The Human Rights Watch web site lists a number of non-violent "crimes" that require registration as a sex offender, including public urination, public nudity (keep in mind that this may include "mooning") and consensual sex between teenagers. The site also relays the story of a high school student who was arrested after flashing a group of freshman girls at his school. He spent 4 months in jail and was released with a 10-year sex offender registration, which made it difficult for him to find work and caused him to flee his community because of the "stigma" before finally committing suicide a month before his 20th birthday. I refuse to pin his suicide on anyone but himself. But a 4-month jail sentence and-10 year sex offender registration which hinders one's attempts to live a normal life is an absurd punishment for a harmless prank. As far as I'm concerned, 80 hours of community service would've been ample punishment. Then this kid could have finished school, gotten a job, and been, quite possibly, a model citizen for the rest of his life.

The length of time that a sex offender must be registered varies from state to state and often depends on the crime. Sometimes the registration lasts a lifetime. Registered sex offenders generally may not live within a certain distance of schools, sometimes within a distance of school bus stops. This may mean that if a registered sex offender has children, he may not take them to school, attend student-teacher meetings or walk them to the bus stop. Sex offenders are often ineligible to become licensed to practice law, medicine, etc. Furthermore, routine background checks run by potential employers will reveal a sex offender status and may prevent individuals from being hired. And, if someone is a registered sex offender, someone in their community is bound to find out, gossip about it, and then everyone will know.

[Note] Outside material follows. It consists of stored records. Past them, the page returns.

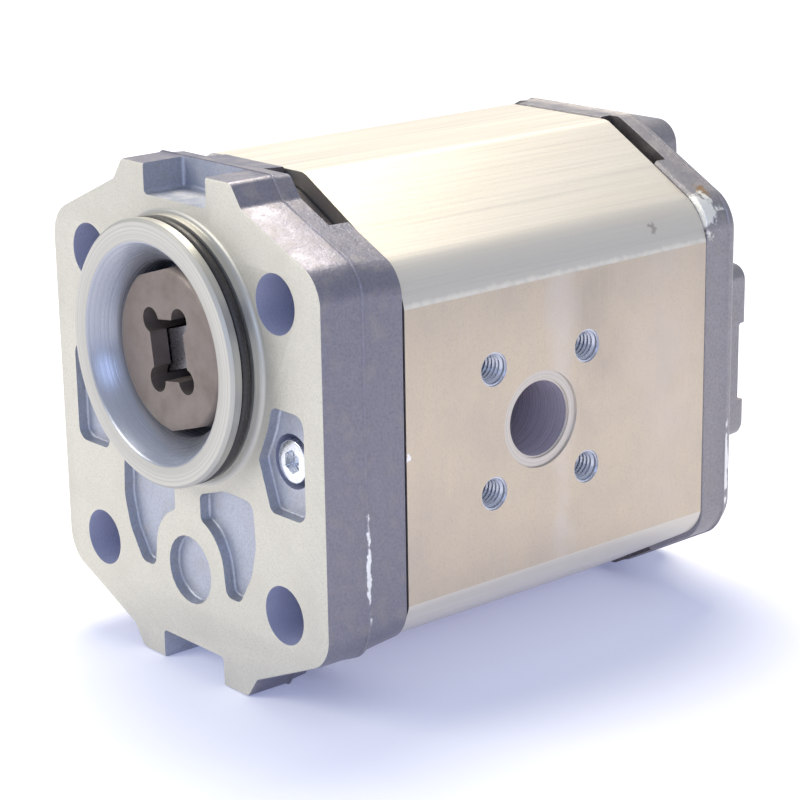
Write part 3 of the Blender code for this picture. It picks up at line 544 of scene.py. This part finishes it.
def lever_slots(name, inner, front, back):
    """Cutters for the four slots in a cover's joint edge, where a lever parts it from the body."""
    outline = [(inner, 53, 0), (inner, 47.4, 0.5), (14.2, 45.6, 1.5), (26.2, 39.2, 0.5), (31, 46, 0)]
    tools = []
    for sx in (-1, 1):
        for sz in (-1, 1):
            shape = bmesh.new()
            corners = [(sx * x, sz * height, radius) for x, height, radius in outline]
            loft(shape, [(corners, front), (corners, back)], 4)
            # the slots' faces take the near-black painted shade
            tools.append(new_object(name, shape, slot_painted_shade))
    return tools


spigot = turned("spigot", [
    (0, SPIGOT_FRONT), (SPIGOT_RADIUS - 0.6, SPIGOT_FRONT), (SPIGOT_RADIUS, SPIGOT_FRONT + 0.6),
    (SPIGOT_RADIUS, GROOVE[0]), (GROOVE[2], GROOVE[0]), (GROOVE[2], GROOVE[1]), (SPIGOT_RADIUS, GROOVE[1]),
    (SPIGOT_RADIUS, -1.1), (SPIGOT_RADIUS + 0.16, -0.5), (SPIGOT_RADIUS + 0.6, -0.1),
    (SPIGOT_RADIUS + 1.2, 0.05), (SPIGOT_RADIUS + 1.2, 1), (0, 1),
], 0, SHAFT_OFFSET, spigot_wall)
combine(front_cover, "UNION", [spigot])

taper = (MOUTH_RADIUS - RECESS[2]) / (RECESS[0] - SPIGOT_FRONT)
mouth = turned("coupling_mouth", [
    (0, SPIGOT_FRONT - 1), (MOUTH_RADIUS + 0.5 + taper, SPIGOT_FRONT - 1),
    (MOUTH_RADIUS + 0.45, SPIGOT_FRONT), (MOUTH_RADIUS, SPIGOT_FRONT + 0.35),
    (RECESS[2], RECESS[0]), (RECESS[2], RECESS[1]), (15.0, RECESS[1]),
    (15.0, 7.1), (15.7, 7.1), (15.7, 8.9), (15.0, 8.9), (15.0, 16.2), (10.2, 16.2), (10.2, 22), (0, 22),
], 0, SHAFT_OFFSET, mouth_wall)
SIDE_POCKET = [(37.3, -10.3, 2.6), (37.3, 10.3, 2.6), (28.0, 10.3, 1.6), (26.6, 5.6, 5.0), (23.6, -0.7, 1.2),
               (26.9, -10.3, 1.6)]
LOWER_POCKET = [(21.8, -18.5, 8.0), (21.2, -10.0, 2.2), (12.5, -9.7, 9.0), (4.2, -12.4, 1.5),
                (4.2, -17.6, 1.2), (10.4, -20.6, 9.0), (11.8, -31.4, 1.8), (16.2, -31.4, 2.0),
                (20.2, -25.0, 8.0)]
ROUND_POCKET = [(6.9, -36.0, 6.85), (6.9, -22.1, 6.85), (-6.9, -22.1, 6.85), (-6.9, -36.0, 6.85)]
tools = [mouth]
for name, corners in (("side_pocket", SIDE_POCKET), ("lower_pocket", LOWER_POCKET)):
    tools.append(pocket("right_" + name, corners, POCKET_DEPTH, pocket_painted_light_skin))
    tools.append(pocket("left_" + name, mirrored(corners), POCKET_DEPTH, pocket_painted_light_skin))
tools.append(pocket("round_pocket", ROUND_POCKET, POCKET_DEPTH, pocket_painted_light_skin))
tools.append(notch("upper_notch", (-10, -3, 44.5), (10, 9.5, 56), pocket_painted_light_skin))
tools.append(notch("lower_notch", (-10, -3, -56), (10, 9.5, -44.5), pocket_painted_light_skin))
tools += lever_slots("front_lever_slot", 9, front_back - 5, front_back + 1)
bolts, past = square(BOLT_OFFSET), front_back + PAST
tools.append(drill("front_bolt_holes", bolts, BOLT_HOLE_RADIUS, -PAST, past, hole_wall))
tools.append(drill("front_seats", SCREWS, SCREW_SEAT_RADIUS, -PAST, SCREW_SEAT_DEPTH, hole_wall))
tools.append(drill("front_clearance", SCREWS, SMALL_HOLE_RADIUS, 6, past, hole_wall, 24))
tools.append(drill("front_dowel_holes", DOWELS, SMALL_HOLE_RADIUS, FRONT_JOINT - DOWEL_DEPTH, past,
                   hole_wall, 24))
combine(front_cover, "DIFFERENCE", tools)
break_edges(front_cover, 0.14, 2, 40)
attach(front_cover, "housing")
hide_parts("front_cover")

# Rear cover.
# A die casting with a thick bearing boss behind its rim. The clamp bolts' heads sit on the rim's corners,
# and two recessed screws hold it to the body.

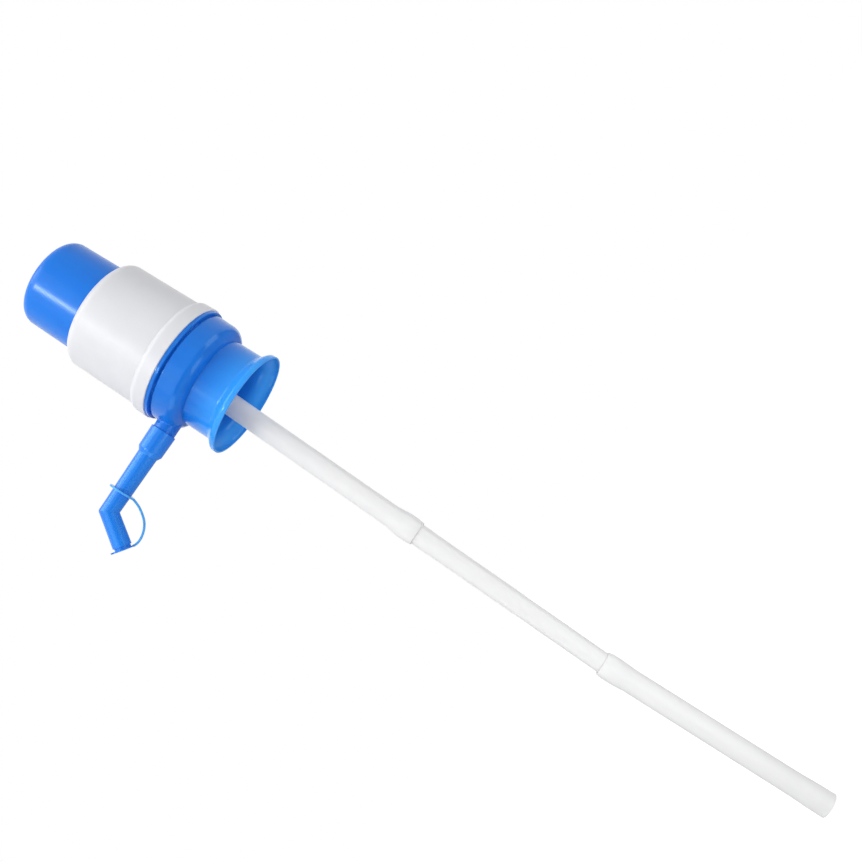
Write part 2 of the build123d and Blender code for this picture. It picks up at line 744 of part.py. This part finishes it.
# where the strap meets the lid, as reach along the pipe and height above its axis
lid_middle = lid_start + lid_thickness / 2
strap_end = (
    elbow_reach + lid_middle * math.cos(bend) - (lid_radius + strap_gap) * math.sin(bend),
    -lid_middle * math.sin(bend) - (lid_radius + strap_gap) * math.cos(bend),
)
with BuildPart() as tether_strap:
    with BuildSketch(plane_spout.offset(ring_near)):
        Circle(tether_ring_radius)
        Circle(ring_bore_radius, mode=Mode.SUBTRACT)
    extrude(amount=tether_ring_thickness)
    with BuildSketch(plane_pipe):
        with BuildLine() as strap_line:
            Spline(
                (tether_reach, strap_thickness / 2 - tether_ring_radius),
                *[(tether_reach + along, -below) for along, below in strap_curve],
                strap_end,
                tangents=[(1, -strap_start_slope), (math.sin(bend), math.cos(bend))],
            )
        trace(line_width=strap_thickness)
    extrude(amount=strap_width / 2, both=True)
tether_strap.part.label = "tether_strap"

# ---- one STEP for each piece --------------------------------------------------------
pieces = [
    base_body,
    neck_gasket,
    plate_seal,
    valve_plate,
    delivery_valve,
    delivery_valve_pin,
    bellows,
    bellows_clamp_ring,
    bellows_top_plug,
    intake_valve,
    intake_valve_pin,
    press_cap,
    outer_sleeve,
    suction_tube_upper,
    suction_tube_middle,
    suction_tube_lower,
    spout,
    spout_seal,
    dust_cap,
    tether_strap,
]
os.makedirs("parts", exist_ok=True)
for piece in pieces:
    export_step(piece.part, f"parts/{piece.part.label}.step")
    print(piece.part.label, "volume", round(piece.part.volume, 1), "mm3")
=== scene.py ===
import math
import bpy
import bmesh
from mathutils import Matrix, Vector, geometry


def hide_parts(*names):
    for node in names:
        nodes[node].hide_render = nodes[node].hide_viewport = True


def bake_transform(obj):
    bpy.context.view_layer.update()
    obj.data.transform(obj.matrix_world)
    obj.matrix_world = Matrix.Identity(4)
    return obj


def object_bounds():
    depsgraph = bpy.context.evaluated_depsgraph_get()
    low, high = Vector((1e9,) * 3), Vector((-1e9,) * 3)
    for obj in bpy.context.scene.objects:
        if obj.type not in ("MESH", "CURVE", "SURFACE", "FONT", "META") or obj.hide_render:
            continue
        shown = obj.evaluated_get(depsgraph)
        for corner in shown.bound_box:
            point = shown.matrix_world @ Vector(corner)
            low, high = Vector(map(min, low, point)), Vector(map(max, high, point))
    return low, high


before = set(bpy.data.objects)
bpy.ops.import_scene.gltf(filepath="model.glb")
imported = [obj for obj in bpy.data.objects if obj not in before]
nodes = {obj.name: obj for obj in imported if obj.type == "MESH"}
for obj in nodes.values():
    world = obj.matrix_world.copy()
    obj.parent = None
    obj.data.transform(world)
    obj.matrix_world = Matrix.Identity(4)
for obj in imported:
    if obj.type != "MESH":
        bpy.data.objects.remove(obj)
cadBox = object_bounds()
print("frame loaded:", len(nodes), "nodes")


def addObject(name, data):
    added = bpy.data.objects.new(name, data)
    bpy.context.scene.collection.objects.link(added)
    return added


def finishPiece(name, shape):
    # the drawn shape as a smooth-shaded object of its own
    bmesh.ops.recalc_face_normals(shape, faces=shape.faces)
    for face in shape.faces:
        face.smooth = True
    mesh = bpy.data.meshes.new(name)
    shape.to_mesh(mesh)
    shape.free()
    return addObject(name, mesh)


# small helpers for the materials' nodes; nearly all of a noise's values lie in its middle band

noise = {"bandLow": 0.3, "bandHigh": 0.7, "detail": 2.0}


def newShader(name, look):
    # a Principled material, with the piece's own coordinates to hang its textures on
    material = bpy.data.materials.new(name)
    material.use_nodes = True
    tree = material.node_tree
    shader = tree.nodes["Principled BSDF"]
    shader.inputs["IOR"].default_value = look["ior"]
    shader.inputs["Specular IOR Level"].default_value = look["specular"]
    shader.inputs["Specular Tint"].default_value = look["sheenTint"]
    shader.inputs["Subsurface Weight"].default_value = look["scatter"]
    shader.inputs["Subsurface Radius"].default_value = look["scatterReach"]
    shader.inputs["Subsurface Scale"].default_value = look["scatterScale"]
    coords = tree.nodes.new("ShaderNodeTexCoord")
    return material, tree, shader, coords.outputs["Object"]


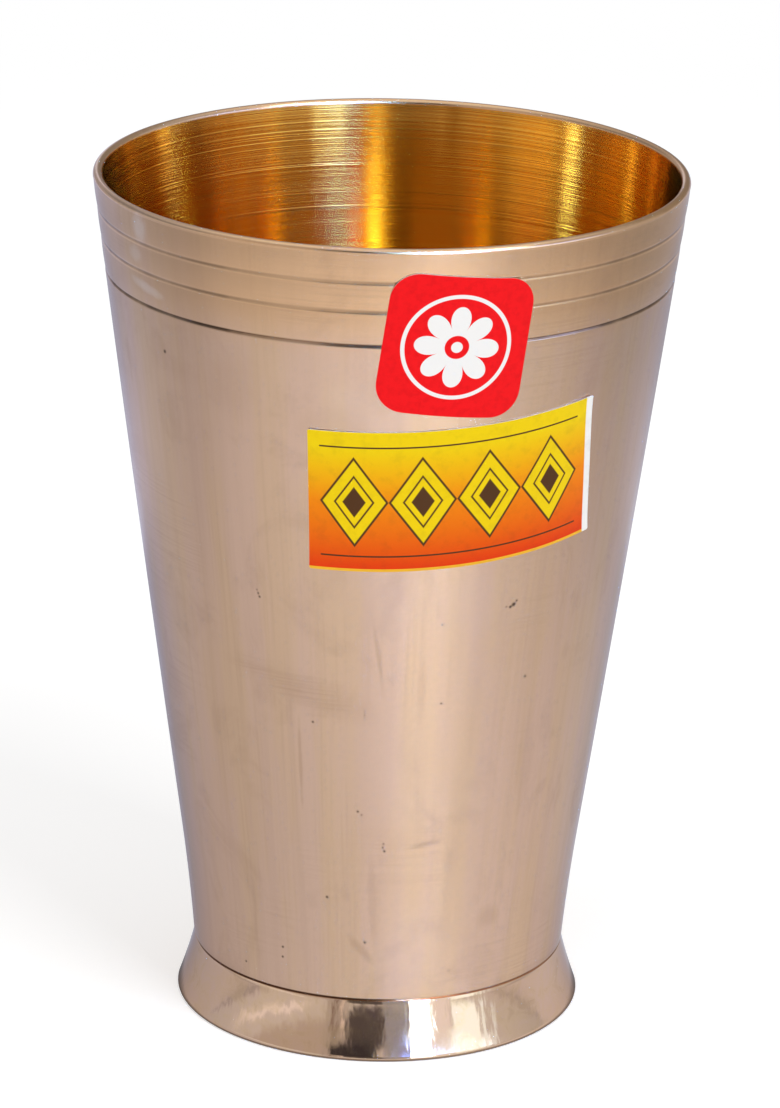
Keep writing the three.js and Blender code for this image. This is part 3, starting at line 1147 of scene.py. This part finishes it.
# The room as gloss shows it: its tones low in front, low behind, in the middle and high up, and
# where they change. Each card before it has the direction of its middle, half its width, its
# lowest and highest edge, how soft its sides are, and a tone. A noise warps the cards a little.
ROOM_FRONT = (0.66, 0.65, 0.64)
ROOM_BACK = (0.52, 0.52, 0.54)
ROOM_MIDDLE = (0.48, 0.48, 0.50)
ROOM_HIGH = (0.90, 0.90, 0.90)
ROOM_TURN = (60, 120)
ROOM_MIDDLE_RISE = (14, 22)
ROOM_HIGH_RISE = (40, 65)
CARDS = (
    ("dim corner", -47, 31, 7.5, 36, 4, (0.52, 0.47, 0.44)),
    ("pale streak", -62, 21, 3.5, 4.1, 8, (1.30, 1.25, 1.25)),
    ("curtain", -23, 6, -1, 20, 4, (0.46, 0.43, 0.40)),
    ("curtain fold", -24.5, 1.0, -1, 10, 0.8, (0.28, 0.22, 0.19)),
    ("curtain edge", -19.5, 0.8, -1, 10, 0.6, (0.80, 0.72, 0.66)),
    ("dark card", -4, 9, 4.1, 7, 0.8, (0.10, 0.09, 0.10)),
    ("wider dark card", -6, 11, 6, 13.5, 2.5, (0.10, 0.09, 0.09)),
    ("high dark card", -13, 13, 12.5, 40, 1.5, (0.05, 0.045, 0.05)),
    ("grey card", 12, 7.5, 3.4, 16, 0.8, (0.36, 0.38, 0.44)),
    ("dark left wall", -112, 35, 13, 34, 6, (0.26, 0.27, 0.30)),
    ("dark back wall", 152, 28, 3, 40, 7, (0.35, 0.33, 0.29)),
    ("doorway", -169.5, 5, -1, 20, 1.0, (1.1, 1.2, 1.4)),
    ("bright side", 60, 24, 8.5, 15, 16, (1.62, 1.95, 2.3)),
    ("higher bright side", 60, 24, 15, 22, 16, (1.25, 1.75, 4.6)),
    ("window glow", 41, 5, 13.3, 17, 2, (1.5, 2.9, 6.5)),
    ("window side", 9.5, 6, 22, 30, 1, (4, 10, 16)),
    ("window wall", 37, 7, -1, 12, 2, (1.0, 1.0, 1.04)),
    ("low window", 26, 6.5, 3.0, 13, 0.8, (3.0, 4.1, 5.2)),
    ("middle window", 26.6, 5.9, 13, 16.5, 0.4, (4.6, 9.0, 34)),
    ("high window", 21, 6.5, 16.5, 22, 0.6, (7, 17, 80)),
    ("top window", 21, 6.5, 22, 38, 0.6, (13, 42, 110)),
    ("cream wall", 54, 8.5, 2, 9.5, 1.5, (1.30, 1.52, 1.60)),
    ("cream fold", 66, 1.4, 1, 12, 0.9, (1.1, 1.3, 1.4)),
    ("last cream fold", 71, 1.0, 1, 12, 0.9, (0.95, 1.1, 1.2)),
)
CARD_EDGE = 1.2
CARD_WARP = 4
CARD_WARP_NOISE = (9.0, 3.0)


def floor_material():
    """Pale floor: lit by the lamps near the tumbler, the plain backdrop further off, and to gloss a
    glow of painted light and shade.
    """
    made, tree = material("studio_floor")
    x, y, _ = tree.split(tree.place())
    away = tree.vector("LENGTH", tree.join(x, y, 0.0))
    path = tree.outputs("ShaderNodeLightPath")
    seen = tree.most(path["Is Camera Ray"], path["Is Transmission Ray"])
    matt = tree.outputs("ShaderNodeBsdfDiffuse", FLOOR_ALBEDO)[0]
    veil = tree.glow(WHITE, tree.times(path["Is Camera Ray"], FLOOR_VEIL))
    near = tree.outputs("ShaderNodeAddShader", matt, veil)[0]
    far = tree.times(tree.step(away, *FLOOR_FADE), seen)
    floor = tree.shader_mix(far, near, tree.glow(WHITE, 1.0))
    floor = tree.shader_mix(path["Is Glossy Ray"], floor, floor_in_gloss(tree, x, y, away))
    from_below = tree.outputs("ShaderNodeNewGeometry")["Backfacing"]
    clear = tree.outputs("ShaderNodeBsdfTransparent")[0]
    tree.surface(tree.shader_mix(from_below, floor, clear))
    made.cycles.emission_sampling = "NONE"
    return made


def floor_tone(tree, azimuth, sideways, away):
    """The floor's painted light and shade in gloss: brightest to the front right, and bluish behind.
    """
    back = tree.stain(FLOOR_BACK_LEFT, FLOOR_BACK_RIGHT, sideways, *FLOOR_ACROSS)
    tone = tree.stain(FLOOR_SIDE, back, off_from(tree, azimuth, 0), *FLOOR_BEHIND)
    gain = tree.plus(toward(tree, azimuth, *FLOOR_FRONT), toward(tree, azimuth, *FLOOR_KEY))
    gain = tree.times(gain, tree.step(away, *FLOOR_NEAR, FLOOR_NEAR_GAIN, 1.0))
    return tree.mix(1.0, tone, tree.grey(gain), "ADD")


def floor_level(tree, azimuth, sideways, away):
    """How bright the floor's painted light is in gloss, by the distance and in paler and darker
    patches.
    """
    near = tree.grey(tree.step(sideways, -1, 1, *FLOOR_NEAR_SIDES))
    level = tree.stain(near, WHITE, away, *FLOOR_NEAR)
    level = tree.times(level, tree.step(away, *FLOOR_FAR))
    level = tree.plus(level, tree.step(away, *FLOOR_AWAY))
    shade = (FOOT_RADIUS, FOOT_RADIUS + FLOOR_SHADE_WIDTH)
    level = tree.times(level, tree.step(away, *shade, FLOOR_SHADE_LEVEL, 1.0))
    for middle, half, reach, change in FLOOR_PATCHES:
        patch = toward(tree, azimuth, middle, half)
        patch = tree.times(patch, tree.step(away, *reach, 0.0, change))
        level = tree.times(level, tree.plus(patch, 1.0))
    return level


def floor_in_gloss(tree, x, y, away):
    """The floor as gloss shows it: a glow of painted light and shade, not the lit floor."""
    azimuth = azimuth_of(tree, x, y)
    sideways = tree.over(x, away)
    tone = floor_tone(tree, azimuth, sideways, away)
    return tree.glow(tone, floor_level(tree, azimuth, sideways, away))


def studio_floor():
    """The studio's floor, a plain disc under the tumbler."""
    angles = [2 * math.pi * i / FLOOR_SEGMENTS for i in range(FLOOR_SEGMENTS)]
    edge = [(FLOOR_RADIUS * math.sin(a), -FLOOR_RADIUS * math.cos(a), 0) for a in angles]
    made = new_object("studio_floor", edge, [range(FLOOR_SEGMENTS)], (floor_material(),))


def room_in_gloss(tree, direction):
    """The room as gloss shows it: pale walls with the cards before them."""
    x, y, up = tree.split(direction)
    azimuth = azimuth_of(tree, x, y)
    height = tree.times(tree.math("ARCSINE", up), math.degrees(1))
    room = tree.stain(ROOM_FRONT, ROOM_BACK, off_from(tree, azimuth, 0), *ROOM_TURN)
    room = tree.stain(room, ROOM_MIDDLE, height, *ROOM_MIDDLE_RISE)
    room = tree.stain(room, ROOM_HIGH, height, *ROOM_HIGH_RISE)
    warp = tree.minus(tree.noise(direction, *CARD_WARP_NOISE), 0.5)
    warp = tree.times(warp, CARD_WARP)
    azimuth = tree.plus(azimuth, warp)
    height = tree.plus(height, warp)
    for _, middle, half, low, high, soft, card in CARDS:
        across = tree.within(off_from(tree, azimuth, middle), half, soft)
        above = tree.step(height, low - CARD_EDGE, low + CARD_EDGE)
        below = tree.within(height, high, CARD_EDGE)
        covered = tree.times(across, tree.times(above, below))
        room = tree.mix(covered, room, card)
    return room


def make_world():
    """Plain white to the camera, an even grey to matt surfaces and the room to gloss."""
    world = bpy.data.worlds.new("studio")
    bpy.context.scene.world = world
    tree = Tree(world)
    path = tree.outputs("ShaderNodeLightPath")
    room = room_in_gloss(tree, tree.outputs("ShaderNodeTexCoord")["Generated"])
    seen = tree.most(path["Is Camera Ray"], path["Is Transmission Ray"])
    tone = tree.mix(path["Is Glossy Ray"], (ROOM_LEVEL,) * 3, room)
    back = tree.outputs("ShaderNodeBackground", tree.mix(seen, tone, WHITE))[0]
    tree.surface(back, "ShaderNodeOutputWorld")
    world.cycles.sampling_method = "NONE"


def softbox(name, place, power, in_gloss):
    """A soft square lamp aimed at the middle of the tumbler, seen or not seen in its gloss."""
    data = bpy.data.lights.new(name, "AREA")
    data.size = SOFTBOX_SIZE * MM
    data.energy = power
    lamp = add(name, data)
    lamp.visible_glossy = in_gloss
    lamp.location = Vector(place) * MM
    aim = Vector((0, 0, HEIGHT / 2)) * MM - lamp.location
    lamp.rotation_euler = aim.to_track_quat("-Z", "Y").to_euler()


def make_studio():
    studio_floor()
    make_world()
    for lamp in SOFTBOXES:
        softbox(*lamp)


def make_camera():
    """The photograph's camera, with no shift."""
    yaw, pitch, roll = (math.radians(a) for a in (CAMERA_YAW, CAMERA_PITCH, CAMERA_ROLL))
    level = Vector((math.sin(yaw), math.cos(yaw), 0))
    ahead = level * math.cos(pitch) - Vector((0, 0, math.sin(pitch)))
    right = Vector((math.cos(yaw), -math.sin(yaw), 0))
    up = right.cross(ahead)
    right, up = (
        right * math.cos(roll) + up * math.sin(roll),
        up * math.cos(roll) - right * math.sin(roll),
    )
    data = bpy.data.cameras.new("photo_camera")
    data.sensor_width = SENSOR
    data.lens = FOCAL_PIXELS / PHOTO_HEIGHT * SENSOR
    data.clip_start = CAMERA_CLIP * MM
    camera = add("photo_camera", data)
    place = Vector((0, -CAMERA_DISTANCE, CAMERA_HEIGHT)) * MM
    turn = Matrix((right, up, -ahead)).transposed().to_4x4()
    camera.matrix_world = Matrix.Translation(place) @ turn
    bpy.context.scene.camera = camera


make_camera()
make_pieces()
make_studio()
bpy.context.scene.view_settings.view_transform = "Standard"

At present, sex offender registration muddies the water by having a number of people registered for crimes that present no real threat to the community. The common misunderstanding is that a "registered sex offender" is going to be someone who has a: forced himself sexually on a woman or b: molested a child, and it's just not true. By lumping the comparatively innocent "offenders" in with the truly dangerous, we are being unjust and wasting resources that could be used to address the real problems.